The only infant who came close in terms of age and date of death was Nancy Garcia-Diaz, a 6-week-old who died in 2009 after a house fire in rural Washington.

 

Heimbach said his anecdotes were all about the same baby — one who died at his hospital, though he didn't know the child's name. Contrary to his testimony, he said he had not taken care of the patient.

 

Told about Nancy, Heimbach said she probably was the baby he had in mind and emailed a reporter two photographs of a severely burned child, images he said he had used in a presentation at a medical conference. Medical records and Nancy's mother confirmed those pictures were indeed of Nancy.

 

But Nancy didn't die in a fire caused by a candle, as Heimbach has testified repeatedly. Fire records show the blaze was caused by an overloaded, overheated extension cord.

 

In his testimony last year, Heimbach stated the baby was in a crib on a fire-retardant mattress and on a nonretardant pillow. The upper half of her body was burned, he said.

 

But public records show there was no crib — she was on a bed — and no pillow.

 

Heimbach said that he couldn't recall who gave him that information but that Citizens for Fire Safety did not help craft his statements. He said the group has paid for his travel to testify and for some of his time, though he would not give a dollar amount.

 

Heimbach later said through his attorney that federal rules prohibit him from disclosing information that would identify a patient.

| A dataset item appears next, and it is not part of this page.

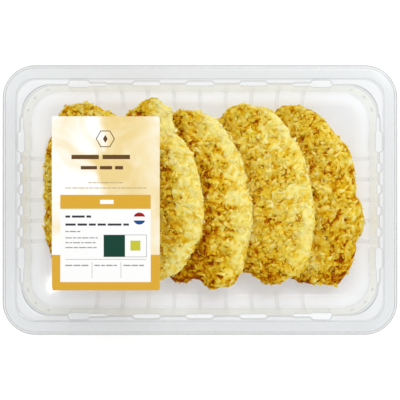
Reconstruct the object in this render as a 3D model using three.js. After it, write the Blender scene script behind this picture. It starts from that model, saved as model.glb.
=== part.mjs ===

When describing burn cases, he said, he follows standard protocol by "de-identifying" patients — that is, changing or omitting information to protect their privacy.

 

But in testimony at state hearings, Heimbach not only changed facts, he added new ones, such as candles starting deadly blazes and the lack of flame retardants — details that aided the chemical industry's position.

 

Retired last June

 

While heading Harborview's burn center, Heimbach also was a professor of surgery at the University of Washington until his retirement last year. He estimated he might have saved "hundreds if not thousands" of lives.

 

Heimbach was in charge of the UW Medicine Burn Center from 1977 until his retirement in June 2011. He remains an unpaid emeritus professor, with no teaching or patient-care responsibilities.

 

At least some of his testimony on behalf of Citizens for Fire Safety occurred while he was still employed by the UW.

 

The university requires faculty and staff to report and obtain permission for outside consulting work. The university has no record that Heimbach requested approval to work for Citizens for Fire Safety, UW spokeswoman Tina Mankowski said in an email.

 

"The testimony that Dr. Heimbach gave ... was not provided on behalf of the University of Washington or the UW Medicine Burn Center," Mankowski wrote. "His viewpoint and anecdotal information are his own. When requested, the University of Washington provides scientific-based evidence and comment to the legislature and other policymakers as it relates to burn prevention."

 

Before and since his retirement, Heimbach has worked with burn victims in Bhutan and helped train health-care professionals there in burn treatment.

 

Last year, he received the field's most prestigious award, the International Burn Foundation's Tanner-Vandeput-Boswick Burn Prize.

 

"I'm a well-meaning guy," Heimbach said. "I'm not in the pocket of industry."

 

Tribune reporter Michael Hawthorne contributed to this report, which includes information from Seattle Times staff reporter Sandi Doughton.